Sound was always an important aspect to this story. This subtle unnerving chattering static that Michael begins to hear, which slowly gets louder and louder throughout the course of the story, until they’re screaming voices in his head. I really wanted to externalize that somehow. Through the few times we hear brief squirts of it emerging from his mouth, to the moments where he’s standing and staring at a wall, I wanted to build a sense that this sound, these disturbing noises, were not going to let him go, just as the jolts of sound were not going to let the audience go. Hopefully leaving one with the impression of: my god – what would that be like if every moment of every day of my life was filled with a barrage of piercing sound. How long you think it would take for that alone to drive one mad!
Fister: I appreciate you being here, David. Before you go, do you have any current or future horror projects in the works? It’s safe to assume I’m looking forward to your next film.
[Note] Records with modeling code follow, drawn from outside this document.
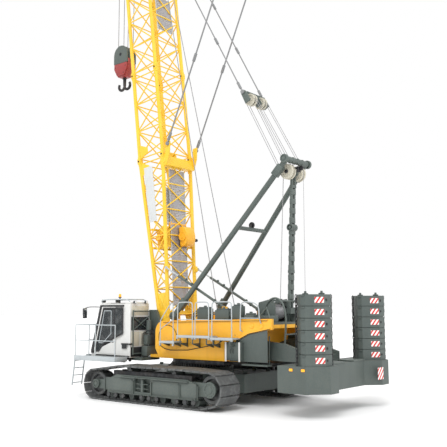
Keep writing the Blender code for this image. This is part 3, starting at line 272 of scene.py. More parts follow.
@dataclass(frozen=True)
class BareSteel(Surface):
    """Unpainted or worn steel: bright rubbed patches, brown dirt, fine scratches."""
    dark: Colour
    bright: Colour
    dirt: Colour = (0.16, 0.12, 0.085)
    dirt_share: float = 0.4
    roughness: float = 0.5
    metallic: float = 0.7

    def material(self) -> bpy.types.Material:
        """Build the steel's node tree.

        Returns:
            The material.
        """
        graph = Graph(self.name)
        rubbed = ((graph.noise(7.0, 6.0) - 0.45) * 3.0).clamped()
        tone = graph.mix(rubbed, self.dark, self.bright)
        caked = ((graph.noise(2.4, 7.0) - 0.46) * 4.0).clamped() * self.dirt_share
        tone = graph.mix(caked, tone, self.dirt)
        scratches = graph.noise(60.0, 4.0, stretch=(0.15, 1.0, 1.0))
        graph.bump(scratches * 0.5 + caked, 0.22, 0.006)
        return graph.set(Base_Color=tone, Roughness=(caked * 0.4 + scratches * 0.2 + self.roughness - 0.1).clamped(),
            Metallic=(1.0 - caked) * self.metallic)


@dataclass(frozen=True)
class WireRope(Surface):
    """Steel wire rope: strands laid in a helix, painted shade in the grooves between them, and grease patches."""
    colour: Colour = (0.34, 0.34, 0.35)
    lays: float = 24.0
    # depth: how far the grooves between strands are darkened, as painted shade
    depth: float = 0.45
    metallic: float = 0.35

    def material(self) -> bpy.types.Material:
        """Build the rope's node tree.

        Returns:
            The material.
        """
        graph = Graph(self.name)
        along, side, across = (graph.place.axis(name) for name in ('Z', 'X', 'Y'))
        strands = (along * self.lays + side * 40.0 + across * 40.0).fraction()
        # The grooves between strands are darkened towards black: painted shade, not grease.
        groove_shade = (strands > 0.78) * 1.0
        grease = graph.noise(9.0, 5.0)
        tone = graph.mix(((grease - 0.4) * 2.0).clamped(), self.colour, tuple((0.65 * part for part in self.colour)))
        tone = graph.mix(groove_shade * self.depth, tone, (0.06, 0.058, 0.055))
        graph.bump(1.0 - strands, 0.5, 0.004)
        return graph.set(Base_Color=tone, Roughness=grease * 0.3 + 0.4, Metallic=self.metallic)


@dataclass(frozen=True)
class Bands(Surface):
    """Red and white warning bands laid at a slope on a painted plate."""
    red: Colour = (0.62, 0.035, 0.03)
    white: Colour = (0.86, 0.86, 0.84)
    per_metre: float = 5.2

    def material(self) -> bpy.types.Material:
        """Build the bands' node tree.

        Returns:
            The material.
        """
        graph = Graph(self.name)
        slope = graph.place.axis('Y') + graph.place.axis('X') + graph.place.axis('Z')
        band = (slope * self.per_metre).fraction() > 0.5
        worn = (graph.noise(40.0, 6.0) > 0.68) * 0.5
        tone = graph.mix(worn, graph.mix(band, self.white, self.red), (0.3, 0.28, 0.26))
        graph.bump(graph.noise(120.0), 0.08, 0.002)
        return graph.set(Base_Color=tone, Roughness=graph.noise(12.0) * 0.3 + 0.35)


@dataclass(frozen=True)
class Glazing(Surface):
    """Tinted safety glass with faint dust."""
    tint: Colour = (0.5, 0.58, 0.58)
    through: float = 0.85
    cover: float = 0.62

    def material(self) -> bpy.types.Material:
        """Build the glass's node tree.

        Returns:
            The material.
        """
        graph = Graph(self.name)
        film = ((graph.noise(3.0, 6.0) - 0.45) * 2.0).clamped()
        return graph.set(Base_Color=graph.mix(film * 0.2, self.tint, (0.7, 0.7, 0.68)), Roughness=film * 0.16 + 0.03,
            Transmission_Weight=self.through, IOR=1.3, Alpha=self.cover + film * 0.1)


@dataclass(frozen=True)
class Weave(Surface):
    """Coarse seat cloth: crossed threads with a soft nap, raised threads painted lighter and the gaps between them
    painted darker.
    """
    colour: Colour = (0.055, 0.06, 0.07)
    threads: float = 240.0

    def material(self) -> bpy.types.Material:
        """Build the cloth's node tree.

        Returns:
            The material.
        """
        graph = Graph(self.name)
        warp = (graph.place.axis('Y') * self.threads).fraction()
        weft = ((graph.place.axis('X') + graph.place.axis('Z')) * self.threads).fraction()
        raised = (warp - 0.5) * (weft - 0.5) * 4.0 + 0.5
        nap = graph.noise(30.0, 6.0)
        # Colour follows the threads' height from a darker to a lighter copy of the cloth: painted highlight on raised
        # threads and painted shade between them, mixed with the nap's random tone.
        tone = graph.mix((raised * 0.5 + nap * 0.5).clamped(), tuple((0.5 * part for part in self.colour)),
            tuple((1.7 * part for part in self.colour)))
        graph.bump(raised, 0.4, 0.002)
        return graph.set(Base_Color=tone, Roughness=nap * 0.2 + 0.75, Sheen_Weight=0.3)


@dataclass(frozen=True)
class Mesh(Surface):
    """Walkway grating: bars with open squares between them."""
    colour: Colour = (0.44, 0.44, 0.48)
    pitch: float = 16.0
    open_share: float = 0.55

    def material(self) -> bpy.types.Material:
        """Build the grating's node tree.

        Returns:
            The material.
        """
        graph = Graph(self.name)
        bars = [(graph.place.axis(name) * self.pitch).fraction() > self.open_share for name in ('X', 'Y', 'Z')]
        solid = (bars[1] + bars[2] + bars[0]).clamped()
        dirt = graph.noise(8.0, 6.0)
        return graph.set(Base_Color=graph.mix((dirt - 0.2).clamped(), self.colour, DUST), Roughness=dirt * 0.3 + 0.4,
            Metallic=0.5, Alpha=solid * 0.4 + 0.35)


@dataclass(frozen=True)
class Lens(Surface):
    """Moulded lamp lens or dark plastic, with ribs and a faint glow."""
    colour: Colour
    glow: float = 0.0
    roughness: float = 0.25
    metallic: float = 0.0

    def material(self) -> bpy.types.Material:
        """Build the lens's node tree.

        Returns:
            The material.
        """
        graph = Graph(self.name)
        ribs = (graph.place.axis('Z') * 70.0).fraction()
        haze = graph.noise(14.0, 5.0)
        graph.bump(ribs * 0.6 + haze * 0.4, 0.1, 0.002)
        return graph.set(Base_Color=graph.mix(haze, self.colour, tuple((0.7 * part for part in self.colour))),
            Roughness=haze * 0.15 + self.roughness, Metallic=self.metallic, Emission_Color=self.colour,
            Emission_Strength=self.glow)


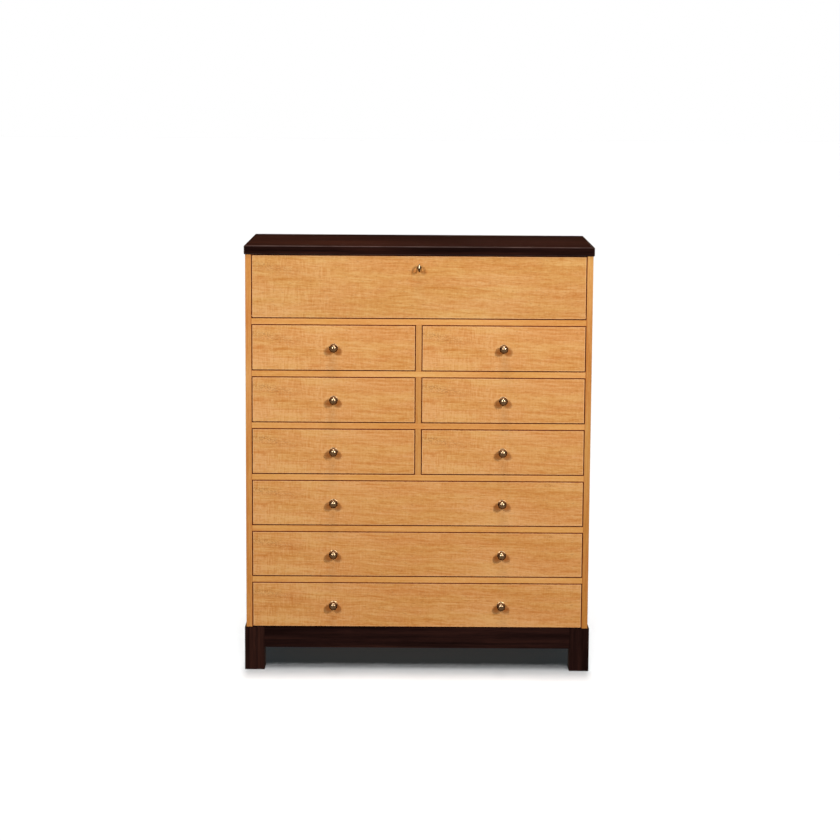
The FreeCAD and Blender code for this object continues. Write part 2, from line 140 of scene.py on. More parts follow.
def boardSpace(tree, along, origin=(0.0, 0.0, 0.0), leaf=0.0):
    # coordinates of the board in metres: X along the grain, Y across it, Z through the log
    coords = addNode(tree, "ShaderNodeTexCoord").outputs["Object"]
    parts = addNode(tree, "ShaderNodeSeparateXYZ", {0: coords}).outputs
    order = {"x": (0, 2, 1), "z": (2, 0, 1), "y": (1, 0, 2)}[along]
    offsets = [-origin[index] for index in order]
    offsets[2] += leaf
    turned = addNode(tree, "ShaderNodeCombineXYZ", {
        0: parts[order[0]], 1: parts[order[1]], 2: parts[order[2]]}).outputs[0]
    space = addNode(tree, "ShaderNodeVectorMath", {0: turned, 1: offsets}, operation="ADD").outputs[0]
    return space, parts


def edgeNearness(tree, parts, low, high, axes, width):
    # 1 at the edges of the board's face, 0 further in than width
    gaps = []
    for axis in axes:
        gaps.append(calc(tree, "SUBTRACT", parts[axis], low[axis]))
        gaps.append(calc(tree, "SUBTRACT", high[axis], parts[axis]))
    nearest = gaps[0]
    for gap in gaps[1:]:
        nearest = calc(tree, "MINIMUM", nearest, gap)
    return remap(tree, nearest, 0.0, width, 1.0, 0.0)


def arrisNearness(tree, parts, low, high, width):
    # 1 along the twelve edges of a box, 0 on its faces further in than width
    gaps = []
    for axis in range(3):
        fromLow = calc(tree, "SUBTRACT", parts[axis], low[axis])
        fromHigh = calc(tree, "SUBTRACT", high[axis], parts[axis])
        gaps.append(calc(tree, "MINIMUM", fromLow, fromHigh))
    smaller = calc(tree, "MINIMUM", gaps[0], gaps[1])
    larger = calc(tree, "MAXIMUM", gaps[0], gaps[1])
    middle = calc(tree, "MAXIMUM", smaller, calc(tree, "MINIMUM", larger, gaps[2]))
    return remap(tree, middle, 0.0, width, 1.0, 0.0)


def endMaterial(tree, shader):
    addNode(tree, "ShaderNodeOutputMaterial", {0: shader.outputs[0]})


def tinted(stops, tint):
    # the stops of a ramp with each colour multiplied by tint
    return [(place, tuple(channel * share for channel, share in zip(colour, tint)))
            for place, colour in stops]


def finishWood(tree, colour, roughness, height, look, strength):
    # look holds how shiny the wood is and how deep the relief of its grain lies
    bump = addNode(tree, "ShaderNodeBump", {
        "Strength": strength, "Distance": look["relief"], "Height": height})
    shader = addNode(tree, "ShaderNodeBsdfPrincipled", {
        "Base Color": colour, "Roughness": roughness, "Normal": bump.outputs[0],
        "Specular IOR Level": look["specular"],
    })
    endMaterial(tree, shader)


def dress(nodeNames, material):
    for name in nodeNames:
        mesh = nodes[name].data
        mesh.materials.clear()
        mesh.materials.append(material)


# honey-coloured wood of the case and fronts

honeyLook = {
    "dark": (0.492, 0.186, 0.038),
    "middle": (0.580, 0.268, 0.080),
    "light": (0.652, 0.348, 0.130),
    "rosy": (1.008, 0.984, 1.024),               # the two leanings of the colour, as multipliers
    "golden": (0.992, 1.010, 0.960),
    "fleck": (0.250, 0.085, 0.020),
    "wideFront": 0.8,
    "cluster": (0.108, 0.011, 0.020, 0.007),     # in from the right, down, and its reach both ways
    # lighter band along the edges: rubbed wear and a painted highlight
    "wornAndLit": (0.800, 0.470, 0.220),
    "gap": (0.060, 0.010, 0.004),                # painted shade on the wood that lies in the shut gaps
    "edge": (0.200, 0.075, 0.020),
    "wearAndHighlightWidth": 5.0 * millimetre,
    "wearAndHighlight": 0.55,
    # painted shade along the arrises next to the gaps
    "arris": 1.05 * millimetre,
    "arrisTone": (0.280, 0.042, 0.006),
    "gapShadeDepth": (6.0 * millimetre, 11.0 * millimetre),   # a front's edges take painted gap shade this far back
    "reveal": 2.2 * millimetre,
    "fittingShadowTint": (0.80, 0.50, 0.24),
    "knobShadowShare": 0.75,
    "keyShadowShare": 0.30,                            # painted shadow, fainter round the key
    "fittingShadowOut": 15.0 * millimetre,             # painted shadows lie this far to both sides of a knob
    "fittingShadowDrop": 12.0 * millimetre,
    "fittingShadowReach": 17.0 * millimetre,
    "tints": {"left": (0.93, 0.88, 0.78), "right": (0.94, 0.96, 0.87), "rightFoot": (0.80, 0.64, 0.45),
              "rail": (1.05, 1.06, 0.98), "divider": (0.92, 0.93, 0.88), "fall": (0.93, 0.95, 0.92),
              "low": (0.99, 0.970, 0.950)},
    "lowAfter": 4,                               # drawers below this row take the tint "low"
    # how strongly each part of the grain shows, on the fronts and on the straight boards
    "figure": {"bands": 1.05, "streaks": 1.65, "fibres": 0.60, "mottle": 0.70, "drift": 0.85,
               "ripple": 1.25, "growth": -0.34, "fleck": 0.60},
    "straight": {"bands": 0.8, "streaks": 0.9, "mottle": 0.6, "drift": 0.9},
    "roughness": (0.50, 0.38),                   # of the dark and of the light grain
    "specular": 0.22,
    "relief": 0.6 * millimetre,
}


def centred(tree, value, gain, base):
    # adds gain times the value's swing about its middle to base
    return calc(tree, "MULTIPLY_ADD", calc(tree, "SUBTRACT", value, 0.5), gain, base)


def honeyColour(tree, space, tone, look, tint=(1.0, 1.0, 1.0)):
    stops = [(0.05, look["dark"]), (0.5, look["middle"]), (0.95, look["light"])]
    colour = ramp(tree, tone, tinted(stops, tint))
    lean = remap(tree, noise(tree, space, (6.0, 26.0, 14.0), 2.0), 0.34, 0.66)
    leaning = mixColour(tree, lean, (*look["golden"], 1.0), (*look["rosy"], 1.0))
    return mixColour(tree, 1.0, colour, leaning, "MULTIPLY")


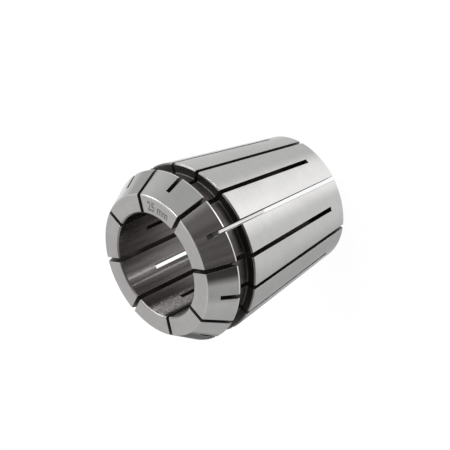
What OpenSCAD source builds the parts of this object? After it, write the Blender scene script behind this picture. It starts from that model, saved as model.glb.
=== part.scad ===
// Clamping collet for round shanks: one turned steel sleeve, slit from both ends.
// It stands on its rear end. The axis is Z, and the nose points up.
// Heights are measured from the rear end, and radii from the axis.

/* [Sleeve] */
// Length from the rear end to the nose face
overall_l = 46; // [42:0.5:54]
// Diameter of the bore, which is the largest shank it grips
bore_d = 25; // [12:0.5:26]
// Chamfer at the bore's nose mouth
nose_mouth = 0.3; // [0.1:0.05:0.8]
// Chamfer at the bore's rear mouth
rear_mouth = 0.4; // [0.1:0.05:0.8]

/* [Seat cone] */
// Diameter at the seat cone's large end, next to the groove
seat_d = 41; // [39:0.5:44]
// Angle between the seat cone's side and the axis
seat_angle = 8; // [6:0.5:9]
// Radial size of the chamfer at the seat cone's large end
seat_edge = 0.4; // [0.1:0.05:0.8]
// Height of the chamfer at the seat cone's large end
seat_edge_h = 0.3; // [0.1:0.05:0.8]
// Chamfer round the rear end
rear_edge = 0.3; // [0.1:0.05:0.6]

/* [Head] */
// How far the rim stands out past the seat cone's large end, on the radius
rim_out = 0.05; // [-0.3:0.05:0.8]
// Height of the nose cone
nose_cone_l = 6.2; // [5:0.1:7.2]
// Angle between the nose cone's side and the axis
nose_angle = 30; // [26:0.5:32]
// Height of the cylindrical rim behind the nose cone
rim_l = 0.5; // [0.3:0.05:2]
// Chamfer at the back edge of the rim and round the nose face
head_edge = 0.15; // [0.05:0.05:0.25]

/* [Pull groove] */
// Width of the groove that the nut's ring pulls on
groove_w = 4.6; // [3:0.1:6]
// Depth of the groove below the seat cone's large end
groove_depth = 2.4; // [1.2:0.1:3.2]
// Radius of the fillets beside the groove's floor
groove_fillet = 0.4; // [0.1:0.05:0.8]

/* [Slits] */
// Slits that are open at the nose, and as many that are open at the rear
slits_per_end = 8; // [4:1:10]
// Width of a slit
slit_w = 1; // [0.5:0.1:1.6]
// Steel left on the seat cone between the rear end and a nose slit
nose_slit_stop = 4.7; // [2.5:0.1:8]
// Height left on the nose cone between the nose face and a rear slit
rear_slit_stop = 2.7; // [1.5:0.1:4]
// Diameter of the saw that cuts the slits
saw_d = 50; // [40:1:70]
// Depth that the saw reaches below the bore's wall
saw_under = 4.2; // [2:0.1:5]

/* [Hidden] */
$fn = 240;

steel = [0.72, 0.72, 0.73];
beyond = 1; // how far a cut runs past the steel

bore_r = bore_d / 2;
seat_r = seat_d / 2;
saw_r = saw_d / 2;
rim_r = seat_r + rim_out;
nose_r = rim_r - nose_cone_l * tan(nose_angle);
groove_r = seat_r - groove_depth;

// Heights of the rim, the groove's two walls and the seat cone's large end
rim_z = overall_l - nose_cone_l;
head_z = rim_z - rim_l;
groove_z = head_z - groove_w;
seat_z = groove_z - seat_edge_h;

// Radius of each cone at a height
function seat_cone_r(z) = seat_r - (seat_z - z) * tan(seat_angle);
function nose_cone_r(z) = nose_r + (overall_l - z) * tan(nose_angle);

// The saw's axis stands off the collet's axis, level with the end of full depth
saw_axis_r = bore_r - saw_under + saw_r;
function saw_reach(r) = sqrt(saw_r ^ 2 - (saw_axis_r - r) ^ 2);

// Section of the sleeve on one side of the axis, with square corners in the groove
module turned_blank() {
    polygon([
        [bore_r + rear_mouth, 0],
        [seat_cone_r(rear_edge) - rear_edge, 0],
        [seat_cone_r(rear_edge), rear_edge],
        [seat_r, seat_z],
        [seat_r - seat_edge, groove_z],
        [groove_r, groove_z],
        [groove_r, head_z],
        [rim_r - head_edge, head_z],
        [rim_r, head_z + head_edge],
        [rim_r, rim_z],
        [nose_cone_r(overall_l - head_edge), overall_l - head_edge],
        [nose_r - head_edge, overall_l],
        [bore_r + nose_mouth, overall_l],
        [bore_r, overall_l - nose_mouth],
        [bore_r, rear_mouth]
    ]);
}

// Fillet in one corner of the groove: up is 1 at the rear wall and -1 at the head
module groove_corner(z, up) {
    translate([groove_r, z])
        difference() {
            translate([-beyond, up > 0 ? -beyond : -groove_fillet])
                square([groove_fillet + beyond, groove_fillet + beyond]);
            translate([groove_fillet, up * groove_fillet])
                circle(r = groove_fillet);
        }
}

// The whole turned sleeve, before it is slit
module turned_sleeve() {
    rotate_extrude() {
        turned_blank();
        groove_corner(groove_z, 1);
        groove_corner(head_z, -1);
    }
}

// Path of the saw in one radial plane, from its stop out through an end
module saw_path(axis_z, open_z) {
    translate([saw_axis_r, axis_z])
        circle(r = saw_r);
    translate([saw_axis_r - saw_r, min(axis_z, open_z)])
        square([saw_r, abs(open_z - axis_z)]);
}

// One slit in the plane of the angle 0
module slit(axis_z, open_z) {
    rotate([90, 0, 0])
        linear_extrude(height = slit_w, center = true)
            saw_path(axis_z, open_z);
}

// Slit that is open at the nose and stops on the seat cone
module nose_slit() {
    slit(nose_slit_stop + saw_reach(seat_cone_r(nose_slit_stop)), overall_l + beyond);
}

// Slit that is open at the rear and stops on the nose cone
module rear_slit() {
    stop_z = overall_l - rear_slit_stop;
    slit(stop_z - saw_reach(nose_cone_r(stop_z)), -beyond);
}

// The collet: nose slits and rear slits take turns round the sleeve
module collet() {
    pitch = 360 / slits_per_end;
    color(steel)
        difference() {
            turned_sleeve();
            for (i = [0 : slits_per_end - 1]) {
                rotate([0, 0, i * pitch])
                    rear_slit();
                rotate([0, 0, (i + 0.5) * pitch])
                    nose_slit();
            }
        }
}

collet();
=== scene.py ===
"""Looks of a slit clamping collet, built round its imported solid.

The sleeve is made again as one closed mesh of the same form, with its edges lightly broken,
so that each edge catches the light. Lengths are written in millimetres and turned into metres
by MM. The axis is Z, the rear end stands on the floor and the nose points up.
"""

import math

import bmesh
import bpy
from mathutils import Matrix, Vector


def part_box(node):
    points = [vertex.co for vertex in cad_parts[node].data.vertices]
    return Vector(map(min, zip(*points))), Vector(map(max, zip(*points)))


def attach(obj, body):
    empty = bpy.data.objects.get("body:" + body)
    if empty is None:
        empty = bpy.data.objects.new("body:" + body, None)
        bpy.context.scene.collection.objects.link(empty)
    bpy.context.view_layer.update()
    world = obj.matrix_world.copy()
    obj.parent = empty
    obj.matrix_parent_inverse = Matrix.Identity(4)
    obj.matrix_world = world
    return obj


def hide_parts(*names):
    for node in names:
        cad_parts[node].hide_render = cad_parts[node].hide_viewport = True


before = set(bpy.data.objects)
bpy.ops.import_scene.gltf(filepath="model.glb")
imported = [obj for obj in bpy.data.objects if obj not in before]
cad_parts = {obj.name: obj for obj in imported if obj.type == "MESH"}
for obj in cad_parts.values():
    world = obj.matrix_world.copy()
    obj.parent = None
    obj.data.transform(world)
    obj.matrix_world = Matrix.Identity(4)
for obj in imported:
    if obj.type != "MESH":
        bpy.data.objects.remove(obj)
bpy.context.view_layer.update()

MM = 0.001

# Sleeve, as the solid has it
REAR_Z, NOSE_Z = (corner.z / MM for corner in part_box("collet"))
BORE_R = 12.5
BORE_NOSE_CHAMFER = 0.3
BORE_REAR_CHAMFER = 0.4
SEAT_R = 20.5
SEAT_ANGLE = math.radians(8)
SEAT_CHAMFER_R = 0.4
SEAT_CHAMFER_Z = 0.3
REAR_CHAMFER = 0.3
RIM_R = 20.55
RIM_HEIGHT = 0.5
NOSE_CONE_HEIGHT = 6.2
NOSE_ANGLE = math.radians(30)
HEAD_CHAMFER = 0.15
GROOVE_R = 18.1
GROOVE_WIDTH = 4.6
GROOVE_FILLET = 0.4

# Slits: a disc saw leaves a round end inside the wall
SLITS_PER_END = 8
SLIT_HALF = 0.5
SAW_R = 25.0
SAW_AXIS_R = 33.3
NOSE_SLIT_STOP = 4.7
REAR_SLIT_STOP = 2.7

# Edges: how far each sharp edge is broken, and how finely curves are divided
TURNED_EDGE = 0.075
SEAT_EDGE_ROUNDING = 0.11
SLIT_EDGE = 0.09
PETAL_COLUMNS = 12
FILLET_STEPS = 6
SAW_END_STEPS = 8

# Heights, radii and angles that follow
RIM_Z = NOSE_Z - NOSE_CONE_HEIGHT
HEAD_Z = RIM_Z - RIM_HEIGHT
GROOVE_Z = HEAD_Z - GROOVE_WIDTH
SEAT_Z = GROOVE_Z - SEAT_CHAMFER_Z
FACE_R = RIM_R - NOSE_CONE_HEIGHT * math.tan(NOSE_ANGLE)
SLITS = 2 * SLITS_PER_END
SLIT_PITCH = 2 * math.pi / SLITS
LIP_HALF = SLIT_HALF + SLIT_EDGE

# Marks on the steel. A contrast is the noise that gives 0 and the noise that gives 1
RING_CONTRAST = (0.36, 0.64)
CLOUD_CONTRAST = (0.32, 0.68)
SPECK_CONTRAST = (0.52, 0.74)
HAIRLINE_CONTRAST = (0.66, 0.74)
HAIRLINE_TURNS = ((0.35, 0.2, 0.6), (1.1, -0.5, 0.2))
HAIRLINE_STRETCH = (1.0, 0.03, 0.12)
STAIN_SIZE = 1.6
RING_TONE, CLOUD_TONE, STAIN_TONE = 0.35, 0.35, 0.30
CLOUD_ROUGHNESS, SPECK_ROUGHNESS = 0.6, 0.3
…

David: Yes. I’ve just finished the script for my next film. It’s called ROAM, a moniker that stands for Rider of Another Mortal. It’s a dark horror thriller that has some grounded sci-fi elements to it. The basic concept is: what if you could hi-jack and go for a ride in someone else’s body? Think maybe Fight Club meets Coma. I’m really, really excited about it.
I’m raising money now to shoot a short film based on the script, and hope to have that off the ground in the next few months. If you want to stay informed on our progress, go to ROAMMOVIE.COM, I’ve put up a temporary website. There you can read the script for the short, see some images, some mock trailers. It’ll be updated regularly. We’ll have the storyboards up there in a few weeks, and then some test footage. Be sure to like our ROAM Movie page on Facebook as well!
Thanks for the insightful questions Nate. Glad you liked the movie!
Fister: Thank you again, David, your film legitimately crept me the hell out. I appreciate the amount of evil you explored to bring us this killer possession film!